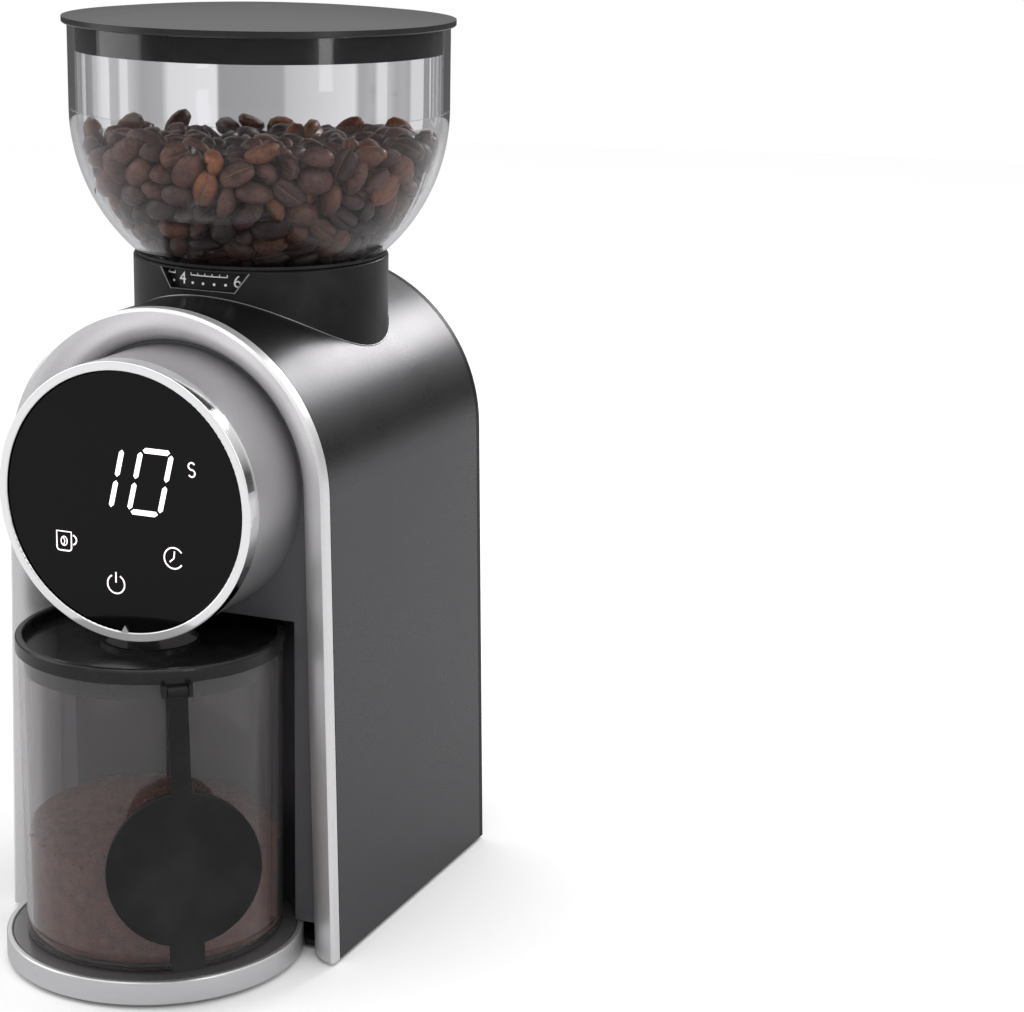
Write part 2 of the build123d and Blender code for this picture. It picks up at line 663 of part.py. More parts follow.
def grinding_chamber():
    """Fixed cup round the burrs, with an outlet at the front and a flange for the collar."""
    cup = disc(CHAMBER_R, CHAMBER_BOTTOM, CHAMBER_TOP)
    cup -= disc(CHAMBER_R - CHAMBER_WALL, CHAMBER_FLOOR, CHAMBER_TOP + 1)
    flange_r = COLLAR_R - COLLAR_WALL - SLIP
    cup += ring(flange_r, CHAMBER_R - 0.5, CHAMBER_TOP - 2.5, CHAMBER_TOP)
    cup += ring(COLLAR_R + 0.5, flange_r - 0.5, CHAMBER_TOP - 2.5, CHAMBER_TOP - SLIP)
    half = CHUTE_W / 2 - CHUTE_WALL
    top = chute_points()[0][1] - CHUTE_WALL
    outlet = block(-half, half, -CHAMBER_R - 1, -CHAMBER_R / 2, CHAMBER_FLOOR, top)
    cup -= disc(BEARING_R + SLIP, CHAMBER_BOTTOM - 1, CHAMBER_FLOOR + 1)
    cup -= disc(DETENT_R + SLIP, 0, CHAMBER_TOP + 1, x=-DETENT_X)
    key = block(-2, 2, CHAMBER_R - CHAMBER_WALL - 1.2, CHAMBER_R - 1, CHAMBER_FLOOR + 12, CHAMBER_TOP - 3)
    return cup - outlet + key


def detent_plunger():
    """Sprung pin that clicks under the adjusting ring."""
    x = -DETENT_X
    top = ADJUST_BOTTOM - 0.25
    return disc(DETENT_R, CHAMBER_TOP - 6, top, x=x) + disc(0.8, CHAMBER_TOP - 13, CHAMBER_TOP - 6, x=x)


def detent_spring():
    turns = 5
    wire = 0.25
    low = CHAMBER_TOP - 12.6
    pitch = (CHAMBER_TOP - 6 - low - 2 * wire - 0.3) / turns
    return Pos(-DETENT_X, 0, low + wire) * coil(1.25, wire, turns, pitch)


def hopper_switch():
    """Small switch under the flange that stops the motor when the hopper is off."""
    high = CHAMBER_TOP - 2.5 - SLIP
    body = block(-9.5, 9.5, CHAMBER_R + 0.5, CHAMBER_R + 7, high - 10, high)
    front, back = CHAMBER_R + 2, CHAMBER_R + 5
    terminals = [block(x - 0.4, x + 0.4, front, back, high - 14, high - 9.9) for x in (-6, 0, 6)]
    return body + terminals


def adjusting_ring():
    """Ring that the hopper turns to set the grind. A thread in its foot moves the burr carrier."""
    body = ring(ADJUST_R, ADJUST_R - ADJUST_WALL, ADJUST_BOTTOM, ADJUST_TOP)
    foot = ring(ADJUST_R - 0.5, THREAD_R, ADJUST_BOTTOM, THREAD_TOP)
    notches = []
    for step in range(18):
        notches.append(Rot(0, 0, step * 20 + 180) * disc(0.7, 0, ADJUST_BOTTOM + 0.8, x=DETENT_X))
    return body + foot - notches


def scale_band():
    """Printed band in a groove of the hopper's base, behind the collar's window."""
    return ring(ADJUST_R, ADJUST_R - 0.6, SCALE_LOW, SCALE_HIGH)


def burr_carrier():
    """Threaded sleeve that holds the ring burr and slides up and down in the chamber."""
    low = RING_BURR_BOTTOM - 5.0
    skirt = ring(CARRIER_SKIRT_R, CARRIER_BORE, low, ADJUST_BOTTOM)
    head = ring(CARRIER_R, CARRIER_BORE, ADJUST_BOTTOM - 0.1 + CARRIER_DROP, THREAD_TOP - 1.5)
    neck = ring(CARRIER_SKIRT_R, CARRIER_BORE, ADJUST_BOTTOM - 0.1, ADJUST_BOTTOM + CARRIER_DROP)
    lip = ring(CARRIER_BORE + 0.5, THROAT_R - 1, RING_BURR_TOP + SLIP, RING_BURR_TOP + 2.5)
    keyway = block(-2.4, 2.4, CARRIER_SKIRT_R - 1.8, CARRIER_SKIRT_R + 1, low - 1, ADJUST_BOTTOM)
    grooves = []
    for turn in range(3):
        z = THREAD_TOP - 4.0 - turn * 4.0
        grooves.append(ring(CARRIER_R + 1, CARRIER_R - 0.6, z - 0.6, z + 0.6))
    return skirt + neck + head + lip - keyway - grooves


def ring_burr():
    """Outer burr: a steel ring with slanting grooves on its tapered inner face."""
    bore = [(RING_BURR_FOOT_R, RING_BURR_BOTTOM - 1), (RING_BURR_TOP_R, RING_BURR_TOP + 1)]
    edges = outline([(0, bore[0][1]), bore[0], bore[1], (0, bore[1][1])])
    burr = disc(CARRIER_BORE - SLIP, RING_BURR_BOTTOM, RING_BURR_TOP) - turned(edges)
    groove = Box(1.6, 2.4, 1.4 * RING_BURR_H)
    grooves = []
    for step in range(BURR_TEETH):
        lean = Rot(0, 0, step * 360 / BURR_TEETH) * Pos(RING_BURR_TOP_R + 1.2, 0, RING_BURR_TOP)
        grooves.append(lean * Rot(18, 0, 0) * groove)
    return burr - grooves


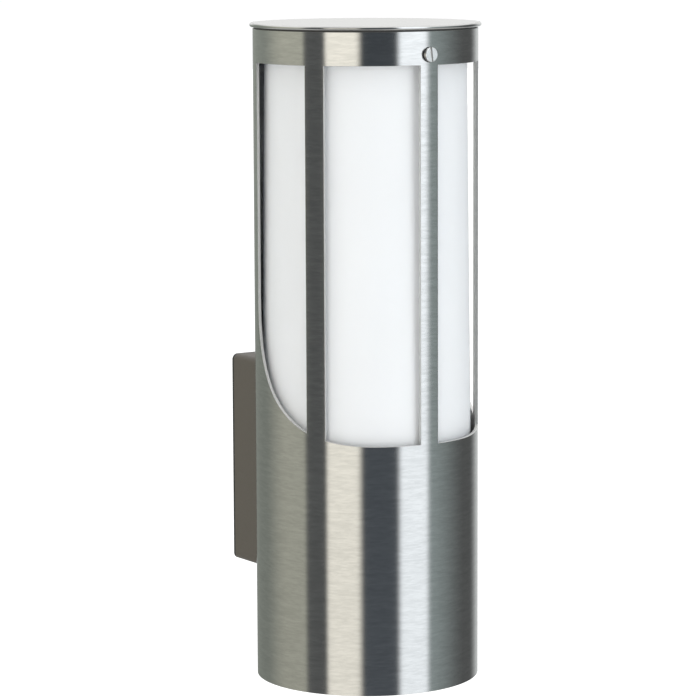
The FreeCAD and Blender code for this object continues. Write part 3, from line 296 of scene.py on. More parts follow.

Given task — Where a line above holds the string "this", show that line.

Task solution —
Write part 2 of the build123d and Blender code for this picture. It picks up at line 663 of part.py. More parts follow.
The FreeCAD and Blender code for this object continues. Write part 3, from line 296 of scene.py on. More parts follow.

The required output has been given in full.